Mais la P.I.A.С. a pu bénéficier de perspectives très neuves sur les temps les plus récents. Les transformations économiques, telle la rénovation de l’industrie cotonnière aux environs de 1930 par des techniciens venus d’Amérique, ont provoqué des remous. Mais c’est la dissociation de l’ancien empire russe qui a amené les peuples rendus à l’indépendance politique — le cas de la Mongolie ici est original — à rechercher les éléments de la construction d’une identité nationale. Le recours à l’épopée joue un grand rôle : ici Geser, là Gengis-khan deviennent des héros nationaux ; et il n’est pas jusqu’à l’image qu’un président de la République cherche à donner de lui-même qui n’emprunte des traits aux khans historiques ou mythiques du temps passé. Autre problème : celui de l’émigration qui conduit des Turcs jusqu’en Suède, où se pose le problème du maintien d’une personnalité culturelle.

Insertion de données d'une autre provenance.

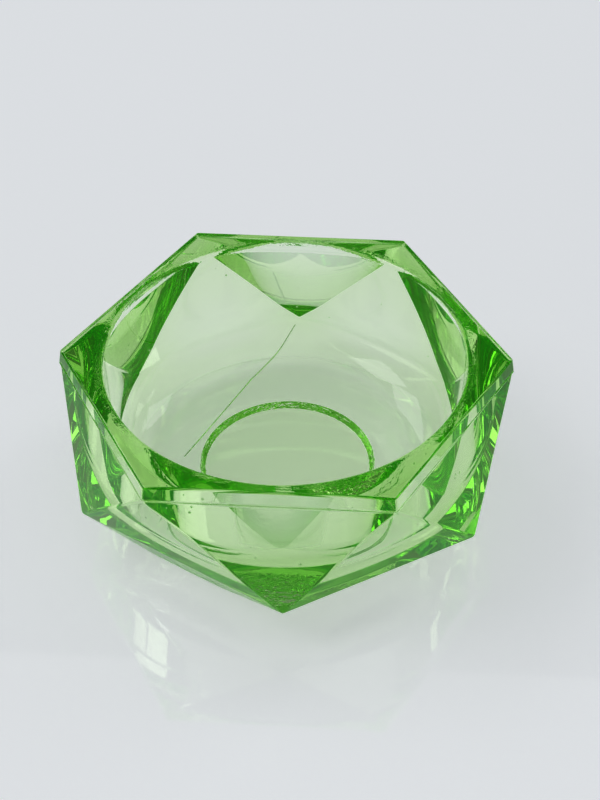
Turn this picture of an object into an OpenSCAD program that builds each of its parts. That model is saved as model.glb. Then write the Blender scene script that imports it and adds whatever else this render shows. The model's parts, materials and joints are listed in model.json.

La richesse de ces échanges n’est pas la seule à laisser aux participants un souvenir durable. Un des grands moments de la réunion a été celui où a été proclamée l’attribution à James Hamilton de la médaille d’or des études altaïques, juste reconnaissance du labeur d’un savant.

Il faut remercier de son aide la Direction des relations culturelles du ministère des Affaires étrangères. Et nous n’oublierons pas tout ce que nous devons à l’équipe du Centre d’études mongoles et sibériennes du Laboratoire d’ethnologie et de sociologie comparative de Nanterre, renforcée de Ts. Chagdarsürüng. Sans elle, cette réunion n’aurait pas été possible et elle a su résoudre toutes les questions, jusqu’au stade de la publication, sans perdre jamais patience ni bonne humeur.

Jean Richard Président de la 37e P.I.A.C.

Le Comité d’édition remercie vivement Françoise Aubin pour ses précieuses notes et ses commentaires, ainsi que Elhanan Motzkin qui a bien voulu relire les articles des auteurs non anglophones.